Think about this Biblical pattern from another direction: how is the church (bride) to submit to Christ (her Groom)? As the church (bride), we are to enter into Christ’s life-pattern; we are to receive faithfully His love (He gave Himself for us), His sacrifice (He is the sacrificial Lamb of God that suffered joyously for us), and His sanctification (He lived the sanctified life before us and for us). Hence, here lies the pattern for the bride in a temporal marriage to her husband; she is to submit to your husband’s love, sacrifice, and sanctification just like the church (bride) submits to Christ’s (Groom) love, sacrifice, and sanctification. The pattern is the same for both.

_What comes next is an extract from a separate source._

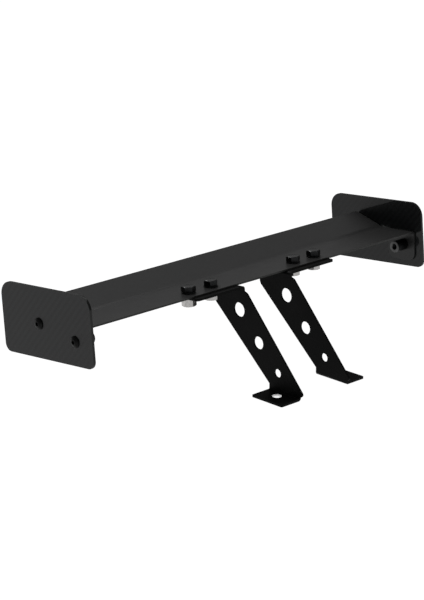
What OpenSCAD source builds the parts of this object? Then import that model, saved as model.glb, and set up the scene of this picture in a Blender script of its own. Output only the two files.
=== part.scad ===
// Racing rear wing: a folded sheet blade between two end plates, bolted to two bent brackets.
// Millimetres. The span runs along X, the leading edge faces -Y and +Z is up.
// The origin is midway between the two foot holes, on the underside of the feet.
// "u" and "w" are along and square to the blade's front part, from the end plates' centre;
// "v" and "n" are along and square to the kicked-up rear part of the blade.

/* [Wing] */
// Length over the outer faces of the end plates
span = 522; // [440:2:640]
// Distance of the end plates' centre behind the foot holes
wing_back = 132.6; // [131:0.1:134]
// Height of the end plates' centre above the underside of the feet
wing_height = 101.1; // [100.5:0.1:102.5]
// Slope of the blade's front part, falling towards the rear, in degrees
wing_pitch = 4.437; // [4.351, 4.437]

/* [End plates] */
// Length of an end plate
plate_length = 143.8; // [142:0.2:156]
// Nose-up tilt of an end plate against the blade's front part, in degrees
plate_tilt = 1.36; // [0:0.02:2]
// Height of an end plate
plate_height = 78; // [77:0.5:88]
// Thickness of an end plate
plate_t = 3; // [2:0.5:4]
// Radius of an end plate's two upper corners
plate_top_r = 16; // [6:1:20]
// Radius of an end plate's two lower corners
plate_bottom_r = 9; // [5:1:14]

/* [Blade] */
// Thickness of the blade's sheet
blade_t = 2; // [1.5:0.5:2.5]
// Place of the blade's front edge
blade_front_u = -62; // [-63:0.5:-60]
// Place where the blade's fold begins
fold_u = -15.5; // [-17:0.5:-13]
// Height of the front part's upper surface
blade_w = 6; // [5:0.2:7]
// Angle by which the rear part kicks up, in degrees
kick = 18.5; // [16:0.5:22]
// Length of the kicked-up rear part
rear_length = 41; // [37:0.5:43]
// Inner radius of the fold along the span
fold_r = 16; // [8:1:18]
// Inner radius of the bends of the end tabs
tab_bend_r = 2; // [1:0.5:3]
// Depth of the front end tabs below the blade's upper surface
front_tab_depth = 36.5; // [30:0.5:38]
// Depth of the rear end tabs, square to the rear part
rear_tab_depth = 23; // [21:0.5:26]

/* [Brackets] */
// Distance from the middle of the wing to the inner face of a bracket's web
web_x = 36; // [34:0.5:38]
// Thickness of a bracket
bracket_t = 2.5; // [2:0.5:3]
// Inner radius of a bracket's two bends
bracket_bend_r = 1; // [0.5:0.5:4]
// Distance from the middle of the wing to the outer end of a top flange
flange_reach = 108; // [107:1:116]
// Place of a top flange's front edge
flange_front_u = -69.5; // [-71:0.5:-68]
// Place of a top flange's rear edge
flange_rear_u = -24.5; // [-27:0.5:-24]
// Distance from the middle of the wing to the outer edge of a foot
foot_reach = 66; // [63:0.5:70]
// Front edge of a foot, ahead of its hole
foot_front = 23.7; // [22:0.1:25]
// Rear edge of a foot, behind its hole
foot_rear = 21.8; // [20:0.1:23]
// Diameter of the top hole in a web
web_top_hole_d = 16.6; // [8:0.1:20]
// Diameter of the middle hole in a web
web_middle_hole_d = 14.8; // [8:0.1:18]
// Diameter of the bottom hole in a web
web_bottom_hole_d = 10; // [4:0.1:14]

/* [Mounting and fasteners] */
// Distance between the two foot holes
foot_spacing = 98; // [96:0.5:101]
// Diameter of a foot hole, clearance for a 3/8 inch bolt
foot_hole_d = 10.5; // [10.4:0.1:12]
// Distance of the inner blade bolts from the middle of the wing
bolt_inner_x = 65; // [60:0.5:70]
// Distance of the outer blade bolts from the middle of the wing
bolt_outer_x = 98.5; // [90:0.5:99]
// Place of the row of blade bolts
bolt_u = -46; // [-48:0.5:-44]
// Length of a blade bolt below its head
bolt_length = 17; // [16:1:24]
// Length of an end plate screw below its head
screw_length = 16; // [12:1:18]
// Length of a sleeve nut
sleeve_length = 17; // [14:1:24]

/* [Hidden] */
$fn = 64;
SIDES = ["left", "right"];
ROWS = ["inner", "outer"];
ENDS = ["front", "rear"];

// More than any solid is thick, for cutters that pass right through
through = 30;
// Inner faces of the end plates, which the end tabs lie against
tab_x = span / 2 - plate_t;
// Length of blade lost to a tab's bend
tab_bend = tab_bend_r + blade_t;
// Upper face of the top flanges, which the blade lies on
flange_w = blade_w - blade_t;
// Front and rear limits of the tabs, along u in front and along v behind
front_tab = [blade_front_u + 0.5, -21];
rear_tab = [4, 40];
// Radii of the tabs' two lower corners
front_tab_r = 10;
rear_tab_r = 8;
// How far a bend's straight ends run into the flat sheet next to it
bend_lap = 0.5;

// 3/8 inch hex bolt, small washer and hex nut
bolt_d = 9.5;
bolt_hex = 14.3;
bolt_head_h = 6.2;
blade_hole_d = 10.5;
washer_d = 16;
washer_hole_d = 10;
washer_t = 1.6;
nut_h = 10.3;
nut_bore_d = 9.7;
// M6 button-head screw and its sleeve nut
m6_d = 6;
screw_hole_d = 6.6;
screw_head_d = 13;
screw_head_h = 3.3;
screw_rim_h = 0.8;
screw_socket = 4;
screw_socket_depth = 2;
sleeve_d = 13.6;
sleeve_bore_d = 6.2;
sleeve_chamfer = 1;

// Places of the end screws: the front one by u and w, the rear one by v and n
front_screw = [-45, -11.4];
rear_screw = [19, -14.8];

// Corners of the web's outline: along Y, up Z, corner radius
web_front_top = [58.6, 102.9, 3.5];
web_front_knee = [-28.8, 7.1, 3];
web_rear_top = [113.5, 90, 8];
web_rear_knee = [foot_rear, 8.7, 0];
// Height of the web strip under a top flange's bend, which the web's slanted part runs into
web_strip = 3;
// How far inside the strip's ends the slanted part's outline stays
web_strip_inset = [3, 2];
// The three web holes, from the top one down: along Y, up Z, diameter
web_holes = [
    [69.7, 81.8, web_top_hole_d],
    [39.5, 50.7, web_middle_hole_d],
    [9.8, 23.2, web_bottom_hole_d]
];
foot_corner_r = 2;
flange_corner_r = 4;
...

Let’s provide a single example: let’s say that a husband begins to work fifty hours each week at his job. As the husband does this, both husband and wife realize that they miss each other very much, and that the hours in the workplace are making each one weary. In this case, however, the husband is justified for working longer hours since his employer has a deadline on a project that needs to be finished. Moreover, the husband complies because he realizes that his diligence on the project will provide employment security for himself. Such security definitely supports the long range prospects of a stable income for his wife and family. As he works these longer weeks, he honestly does so because he loves his wife and is sacrificing himself for her and his family. If this is truly the case, then his wife is obligated to submit to such an action of love since he is living the pattern of Christ before her.

However, if she detects that he is working the extra hours in order to declare his independence from her, or as an act of self-promotion and greed, then she has every right to question and challenge his motives as not conforming to the pattern of Christ. In other words, in the context of blatant sin on the part of her husband, she has a right before the Lord and the officers of the church to question and challenge the sinful motives of her husband. For this reason, the husband must be conscious of his Christ-like responsibilities before his bride; he is to define his position of authority in terms of love, sacrifice, and sanctification towards his bride.

As couples marry in the Lord, they must focus their eyes upon the eternal marriage ceremony and festival of our Lord and His Bride so that such marriages will always resemble that eternal marriage—the end shapes the beginning, the end shapes the present state. If we truly comprehend and live in the glorious conscious state of the final wedding of Christ and His bride, then tenderness, kindness, humility, meekness, longsuffering, forgiveness, peace, the silence of complaint, and the bond of love will reign in our marriages (see Colossians 3:12-14, 18-19)! In this way, those who marry in the Lord will easily flow into eternity as their marriage dissolves into the glorious transcendent marriage between Christ and His bride (Matthew 22:23-32; Revelation 21:1-21).

William D. Dennison, Ph.D. is the Associate Professor of Interdisciplinary Studies at Covenant College in Lookout Mountain, GA.